On Wed, Feb 22, 2023 at 10:31 AM Zi Yan <ziy@nvidia.com> wrote:
>
> On 22 Feb 2023, at 8:43, Pasha Tatashin wrote:
>
> > On Mon, Feb 20, 2023 at 6:51 PM Gavin Shan <gshan@redhat.com> wrote:
> >>
> >> Hi Pasha,
> >>
> >> On 2/21/23 3:31 AM, Pasha Tatashin wrote:
> >>>
> >>> As a part of an ongoing work of replacing some containerized work load
> >>> with virtual machines within Google, I have worked on making the
> >>> memory translations faster.
> >>>
> >>> I would like to propose the following topic for this year's LSF/MM/BPF:
> >>>
> >>> Discuss  a set of techniques that can improve the guest performance,
> >>> memory footprint overhead, observability, and manageability of virtual
> >>> machines by hypervirtualizing the guest memory to the extreme. The end
> >>> goal is to allow very lightweight virtual machines to be closer in
> >>> performance to the containers.
> >>>
> >>> The following items are going to be discussed in this topic:
> >>> - Reducing the cost of SLAT page table translations.
> >>> - Reducing the memory footprint overhead.
> >>> - Reducing the memory management overhead.
> >>> - Increasing the observability of guest memory.
> >>>
> >>
> >> It's all about to understand the problem and possible solution or directions.
> >>
> >> I googled for 'SLAT' and direct me to x86's EPT. ARM64 has similar thing called
> >> stage-2 page table. The usual way to reduce page table translation cost is to map
> >> the contiguous memory through PUD/PMD. I'm not sure if there are other solutions
> >> we're heading for?
> >>
> >> Guest's memory is usually backed up by virtual memory area (VMA), which is either
> >> a anonymous or hugetlb region. As I understand, the page fault handling is excessive
> >> to populate the requested memory. I'm not sure if reducing the memory management
> >> overhead is to get it faster, or something else? :)
> >
> > Hi Gavin,
> >
> > In a non-virtualized environment, when converting VA to PA, we load
> > each level of page table, so converting to a 4K page takes 4 or 5
> > loads, depending on the page table type used. However, in a
> > virtualized environment, the number of loads to convert guest VA to
> > host PA is not a summation of SLAT page table levels and Guest page
> > table levels; rather, it is equal to: n*m + n + m. This is because
> > each guest's page table level must also be converted from guest PA to
> > host PA.
> >
> > One way to minimize the number of loads is for the guest to use huge
> > pages, for example, 1-Gbyte pages. However, this normally wastes a lot
> > of memory. The idea is that we can use guest physical memory in a
> > virtual way: create 1-Gbyte pages that are only partially backed by
> > host memory, yet improve the access performance due to fewer TLB
> > misses and faster translations through guest + SLAT page tables. I
> > would like to discuss how this can be achieved.
>
> Do you mean allocating 1GB pages in the guest and backing them using
> 2MB and/or 4KB pages in the host? From my understanding, for virtual

Yes, that is exactly right. However, backing only a subset of the 1G
page, and not zero the whole page on allocation or first fault in the
guest, fault on demand on host, as new parts of 1G page are touched.
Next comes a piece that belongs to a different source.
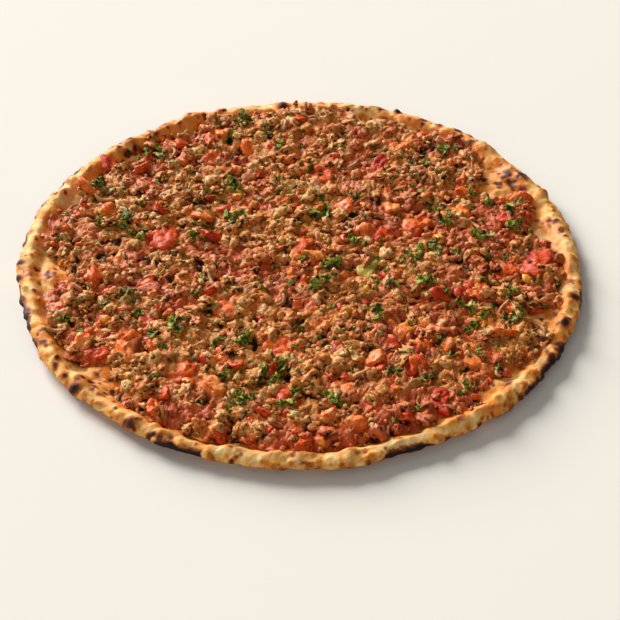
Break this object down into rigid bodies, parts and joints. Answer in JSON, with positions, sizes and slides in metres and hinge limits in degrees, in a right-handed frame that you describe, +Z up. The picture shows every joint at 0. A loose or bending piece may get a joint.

> machines, TLB caches guestVA to hostPA, so the number of TLB entries
> would be the same as using 2MB or 4KB pages in the guest (as long as
> the guest page and the host page backing it have the same size).
> What am I missing here?

Yes, the way TLB works is the smallest page of host and guest is the
size of TLB entry. So, 1G guest pages and 2M host pages yield to 2M
TLB entries, and  1G guest pages and 4K host pages yield to 4K TLB
entries. The sabing is coming from always having 1G pages in the
guest, and if the host backs with 2M pages, the 2M TLB entries are
used.

>
> For a TLB miss, it will be faster since fewer page table walks are
> needed for 1GB pages in the guest.

That is exactly right, the faster page table walk or SLAT translation
is achieved with this approach.

Thanks,
Pasha